-- start GIVEN DATA --
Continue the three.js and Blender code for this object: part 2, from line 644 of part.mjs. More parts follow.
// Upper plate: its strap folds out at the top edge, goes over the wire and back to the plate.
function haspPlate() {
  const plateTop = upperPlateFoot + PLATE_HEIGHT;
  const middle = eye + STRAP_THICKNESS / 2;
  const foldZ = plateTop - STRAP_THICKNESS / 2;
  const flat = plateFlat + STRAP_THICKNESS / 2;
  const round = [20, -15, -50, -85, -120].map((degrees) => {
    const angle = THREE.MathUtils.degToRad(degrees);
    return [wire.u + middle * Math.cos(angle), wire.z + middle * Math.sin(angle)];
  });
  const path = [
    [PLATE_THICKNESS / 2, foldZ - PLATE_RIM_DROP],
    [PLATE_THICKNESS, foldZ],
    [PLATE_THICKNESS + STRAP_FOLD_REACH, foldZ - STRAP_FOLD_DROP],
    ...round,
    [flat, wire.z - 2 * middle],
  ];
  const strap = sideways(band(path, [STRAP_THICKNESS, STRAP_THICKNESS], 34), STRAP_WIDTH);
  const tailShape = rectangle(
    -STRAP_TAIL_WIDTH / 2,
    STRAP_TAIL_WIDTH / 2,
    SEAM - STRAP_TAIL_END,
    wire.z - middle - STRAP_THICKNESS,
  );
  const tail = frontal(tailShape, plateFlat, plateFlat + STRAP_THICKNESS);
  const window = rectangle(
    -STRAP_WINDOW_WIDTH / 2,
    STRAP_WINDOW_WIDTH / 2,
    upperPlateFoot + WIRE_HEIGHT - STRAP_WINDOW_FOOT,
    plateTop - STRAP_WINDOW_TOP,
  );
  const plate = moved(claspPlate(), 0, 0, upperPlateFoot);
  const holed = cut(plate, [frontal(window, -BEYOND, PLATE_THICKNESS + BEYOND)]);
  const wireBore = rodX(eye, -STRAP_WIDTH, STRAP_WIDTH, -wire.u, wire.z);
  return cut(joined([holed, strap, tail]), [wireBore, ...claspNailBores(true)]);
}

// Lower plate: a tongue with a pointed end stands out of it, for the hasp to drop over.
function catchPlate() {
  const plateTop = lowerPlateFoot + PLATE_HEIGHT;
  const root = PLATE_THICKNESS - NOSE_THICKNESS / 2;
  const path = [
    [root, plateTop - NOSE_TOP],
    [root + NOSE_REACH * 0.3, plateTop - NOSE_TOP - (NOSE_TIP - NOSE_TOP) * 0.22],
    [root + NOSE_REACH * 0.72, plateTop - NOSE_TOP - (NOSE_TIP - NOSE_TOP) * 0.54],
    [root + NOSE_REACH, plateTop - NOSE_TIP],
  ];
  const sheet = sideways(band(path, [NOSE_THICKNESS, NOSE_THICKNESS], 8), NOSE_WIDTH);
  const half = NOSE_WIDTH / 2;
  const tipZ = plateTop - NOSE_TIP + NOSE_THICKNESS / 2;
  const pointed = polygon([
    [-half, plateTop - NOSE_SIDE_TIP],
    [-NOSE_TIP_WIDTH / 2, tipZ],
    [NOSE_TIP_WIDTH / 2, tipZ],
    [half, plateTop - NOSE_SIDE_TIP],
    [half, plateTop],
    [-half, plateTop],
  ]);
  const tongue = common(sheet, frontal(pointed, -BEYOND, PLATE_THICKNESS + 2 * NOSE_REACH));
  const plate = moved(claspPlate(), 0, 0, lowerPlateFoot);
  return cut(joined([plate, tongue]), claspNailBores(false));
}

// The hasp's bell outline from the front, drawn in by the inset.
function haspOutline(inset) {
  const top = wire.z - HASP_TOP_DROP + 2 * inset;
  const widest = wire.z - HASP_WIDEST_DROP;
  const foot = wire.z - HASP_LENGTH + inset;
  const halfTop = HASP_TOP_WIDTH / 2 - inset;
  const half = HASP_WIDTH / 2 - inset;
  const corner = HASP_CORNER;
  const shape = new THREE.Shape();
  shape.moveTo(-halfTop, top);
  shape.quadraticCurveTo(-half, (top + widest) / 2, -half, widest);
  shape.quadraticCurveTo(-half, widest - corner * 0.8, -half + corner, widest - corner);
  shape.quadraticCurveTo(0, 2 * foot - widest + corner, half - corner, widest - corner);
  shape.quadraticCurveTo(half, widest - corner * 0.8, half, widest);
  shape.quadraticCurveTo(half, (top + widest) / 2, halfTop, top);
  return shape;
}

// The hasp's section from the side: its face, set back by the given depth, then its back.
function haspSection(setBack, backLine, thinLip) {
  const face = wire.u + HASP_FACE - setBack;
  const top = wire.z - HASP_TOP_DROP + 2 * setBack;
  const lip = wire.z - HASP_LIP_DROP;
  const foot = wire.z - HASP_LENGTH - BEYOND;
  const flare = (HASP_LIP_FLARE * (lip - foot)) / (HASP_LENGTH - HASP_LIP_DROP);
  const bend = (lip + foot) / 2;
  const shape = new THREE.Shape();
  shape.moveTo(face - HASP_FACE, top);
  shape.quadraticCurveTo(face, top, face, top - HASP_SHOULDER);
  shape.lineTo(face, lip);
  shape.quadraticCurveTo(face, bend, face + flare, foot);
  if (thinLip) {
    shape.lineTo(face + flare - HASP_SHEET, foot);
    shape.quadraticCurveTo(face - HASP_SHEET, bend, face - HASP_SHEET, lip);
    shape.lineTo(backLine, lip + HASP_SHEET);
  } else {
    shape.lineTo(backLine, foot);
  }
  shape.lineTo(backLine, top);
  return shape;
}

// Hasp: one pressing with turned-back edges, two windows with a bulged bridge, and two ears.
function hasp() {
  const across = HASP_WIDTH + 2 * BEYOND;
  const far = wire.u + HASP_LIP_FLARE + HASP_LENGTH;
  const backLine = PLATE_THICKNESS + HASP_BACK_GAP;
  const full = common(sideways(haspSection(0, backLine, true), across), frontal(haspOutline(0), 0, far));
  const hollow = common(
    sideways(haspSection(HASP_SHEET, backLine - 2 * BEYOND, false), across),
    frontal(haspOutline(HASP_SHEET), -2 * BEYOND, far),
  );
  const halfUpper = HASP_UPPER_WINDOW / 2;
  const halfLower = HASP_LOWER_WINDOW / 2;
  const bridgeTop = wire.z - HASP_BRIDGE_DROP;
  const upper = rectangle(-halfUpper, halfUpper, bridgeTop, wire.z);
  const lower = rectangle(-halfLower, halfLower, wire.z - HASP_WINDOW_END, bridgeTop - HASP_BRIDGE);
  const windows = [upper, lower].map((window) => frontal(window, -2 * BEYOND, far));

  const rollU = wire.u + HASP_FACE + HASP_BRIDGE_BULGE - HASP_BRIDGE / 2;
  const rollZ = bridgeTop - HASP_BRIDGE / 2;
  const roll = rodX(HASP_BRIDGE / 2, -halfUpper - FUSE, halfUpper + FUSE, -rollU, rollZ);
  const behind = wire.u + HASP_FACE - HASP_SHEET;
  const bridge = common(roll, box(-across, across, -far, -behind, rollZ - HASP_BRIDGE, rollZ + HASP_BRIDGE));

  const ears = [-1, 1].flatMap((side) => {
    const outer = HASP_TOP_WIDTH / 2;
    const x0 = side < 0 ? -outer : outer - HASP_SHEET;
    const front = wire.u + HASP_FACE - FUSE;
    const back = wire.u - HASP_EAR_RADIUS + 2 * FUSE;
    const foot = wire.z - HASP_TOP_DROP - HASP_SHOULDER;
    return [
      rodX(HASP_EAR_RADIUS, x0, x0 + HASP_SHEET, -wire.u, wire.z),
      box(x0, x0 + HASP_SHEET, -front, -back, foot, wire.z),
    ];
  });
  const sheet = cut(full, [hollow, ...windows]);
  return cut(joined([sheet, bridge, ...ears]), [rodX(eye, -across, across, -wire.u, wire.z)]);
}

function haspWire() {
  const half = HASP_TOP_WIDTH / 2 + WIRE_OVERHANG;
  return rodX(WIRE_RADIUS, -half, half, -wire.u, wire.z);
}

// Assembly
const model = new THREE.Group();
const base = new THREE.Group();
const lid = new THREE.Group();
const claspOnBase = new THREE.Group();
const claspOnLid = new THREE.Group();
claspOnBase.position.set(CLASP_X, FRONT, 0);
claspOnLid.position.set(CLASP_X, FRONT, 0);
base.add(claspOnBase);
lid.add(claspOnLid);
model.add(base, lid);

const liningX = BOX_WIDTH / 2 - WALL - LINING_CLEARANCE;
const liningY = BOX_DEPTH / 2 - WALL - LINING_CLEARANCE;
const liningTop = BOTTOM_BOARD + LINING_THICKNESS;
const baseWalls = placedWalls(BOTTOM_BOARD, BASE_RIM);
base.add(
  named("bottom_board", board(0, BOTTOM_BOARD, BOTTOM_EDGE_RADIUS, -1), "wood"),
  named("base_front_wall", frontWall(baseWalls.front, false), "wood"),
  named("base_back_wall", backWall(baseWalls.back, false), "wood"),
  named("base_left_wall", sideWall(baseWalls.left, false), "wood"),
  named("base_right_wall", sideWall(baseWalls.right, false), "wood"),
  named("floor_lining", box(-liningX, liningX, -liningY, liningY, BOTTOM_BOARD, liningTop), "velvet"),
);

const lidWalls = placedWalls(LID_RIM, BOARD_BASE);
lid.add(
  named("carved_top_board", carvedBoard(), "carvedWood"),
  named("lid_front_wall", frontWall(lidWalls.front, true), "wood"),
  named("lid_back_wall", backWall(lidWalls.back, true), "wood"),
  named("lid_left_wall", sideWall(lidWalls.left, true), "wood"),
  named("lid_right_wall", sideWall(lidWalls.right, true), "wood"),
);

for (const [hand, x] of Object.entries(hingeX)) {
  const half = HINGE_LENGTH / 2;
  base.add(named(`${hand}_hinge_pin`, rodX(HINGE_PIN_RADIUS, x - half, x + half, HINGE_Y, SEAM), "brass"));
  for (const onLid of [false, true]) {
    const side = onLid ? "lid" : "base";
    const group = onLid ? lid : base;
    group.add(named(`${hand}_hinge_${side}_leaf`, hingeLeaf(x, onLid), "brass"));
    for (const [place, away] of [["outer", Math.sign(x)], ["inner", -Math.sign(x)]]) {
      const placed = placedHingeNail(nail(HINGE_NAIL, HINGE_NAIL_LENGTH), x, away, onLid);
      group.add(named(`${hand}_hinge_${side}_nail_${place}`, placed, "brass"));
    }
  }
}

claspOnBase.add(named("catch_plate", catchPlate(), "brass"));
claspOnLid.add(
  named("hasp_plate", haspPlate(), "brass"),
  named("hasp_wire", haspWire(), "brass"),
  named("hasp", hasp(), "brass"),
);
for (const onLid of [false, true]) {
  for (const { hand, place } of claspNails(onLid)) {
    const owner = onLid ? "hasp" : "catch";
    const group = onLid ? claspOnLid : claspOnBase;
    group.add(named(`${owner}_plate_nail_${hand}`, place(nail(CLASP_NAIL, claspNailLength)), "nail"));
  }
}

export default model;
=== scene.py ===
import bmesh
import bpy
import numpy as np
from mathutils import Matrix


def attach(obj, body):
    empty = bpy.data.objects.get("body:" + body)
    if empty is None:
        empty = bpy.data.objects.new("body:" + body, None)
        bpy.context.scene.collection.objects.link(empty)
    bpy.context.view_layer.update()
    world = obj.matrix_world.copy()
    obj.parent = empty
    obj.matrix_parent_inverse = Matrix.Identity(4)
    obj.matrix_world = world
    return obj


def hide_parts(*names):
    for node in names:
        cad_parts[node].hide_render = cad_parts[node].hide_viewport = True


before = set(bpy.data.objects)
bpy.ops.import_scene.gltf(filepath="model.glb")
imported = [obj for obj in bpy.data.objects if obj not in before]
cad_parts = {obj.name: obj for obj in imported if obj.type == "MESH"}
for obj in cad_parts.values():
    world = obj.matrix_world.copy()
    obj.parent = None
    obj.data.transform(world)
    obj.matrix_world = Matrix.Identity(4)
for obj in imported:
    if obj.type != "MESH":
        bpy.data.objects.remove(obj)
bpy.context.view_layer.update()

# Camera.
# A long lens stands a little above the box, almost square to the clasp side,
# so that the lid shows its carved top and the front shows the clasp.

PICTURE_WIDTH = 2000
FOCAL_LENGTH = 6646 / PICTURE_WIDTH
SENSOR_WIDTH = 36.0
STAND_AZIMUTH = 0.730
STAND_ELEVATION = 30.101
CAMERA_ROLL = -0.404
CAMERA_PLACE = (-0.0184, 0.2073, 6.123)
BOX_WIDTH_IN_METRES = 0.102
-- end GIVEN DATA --
Your task is to extract exactly the lines starting at the line with "const side = onLid" and ending at the line with "cad_parts[node].hide_render = cad_parts[node].hide_viewport", including both ends, and no other lines.

■ **RESPONSE FOR THIS EXERCISE**
    const side = onLid ? "lid" : "base";
    const group = onLid ? lid : base;
    group.add(named(`${hand}_hinge_${side}_leaf`, hingeLeaf(x, onLid), "brass"));
    for (const [place, away] of [["outer", Math.sign(x)], ["inner", -Math.sign(x)]]) {
      const placed = placedHingeNail(nail(HINGE_NAIL, HINGE_NAIL_LENGTH), x, away, onLid);
      group.add(named(`${hand}_hinge_${side}_nail_${place}`, placed, "brass"));
    }
  }
}

claspOnBase.add(named("catch_plate", catchPlate(), "brass"));
claspOnLid.add(
  named("hasp_plate", haspPlate(), "brass"),
  named("hasp_wire", haspWire(), "brass"),
  named("hasp", hasp(), "brass"),
);
for (const onLid of [false, true]) {
  for (const { hand, place } of claspNails(onLid)) {
    const owner = onLid ? "hasp" : "catch";
    const group = onLid ? claspOnLid : claspOnBase;
    group.add(named(`${owner}_plate_nail_${hand}`, place(nail(CLASP_NAIL, claspNailLength)), "nail"));
  }
}

export default model;
=== scene.py ===
import bmesh
import bpy
import numpy as np
from mathutils import Matrix


def attach(obj, body):
    empty = bpy.data.objects.get("body:" + body)
    if empty is None:
        empty = bpy.data.objects.new("body:" + body, None)
        bpy.context.scene.collection.objects.link(empty)
    bpy.context.view_layer.update()
    world = obj.matrix_world.copy()
    obj.parent = empty
    obj.matrix_parent_inverse = Matrix.Identity(4)
    obj.matrix_world = world
    return obj


def hide_parts(*names):
    for node in names:
        cad_parts[node].hide_render = cad_parts[node].hide_viewport = True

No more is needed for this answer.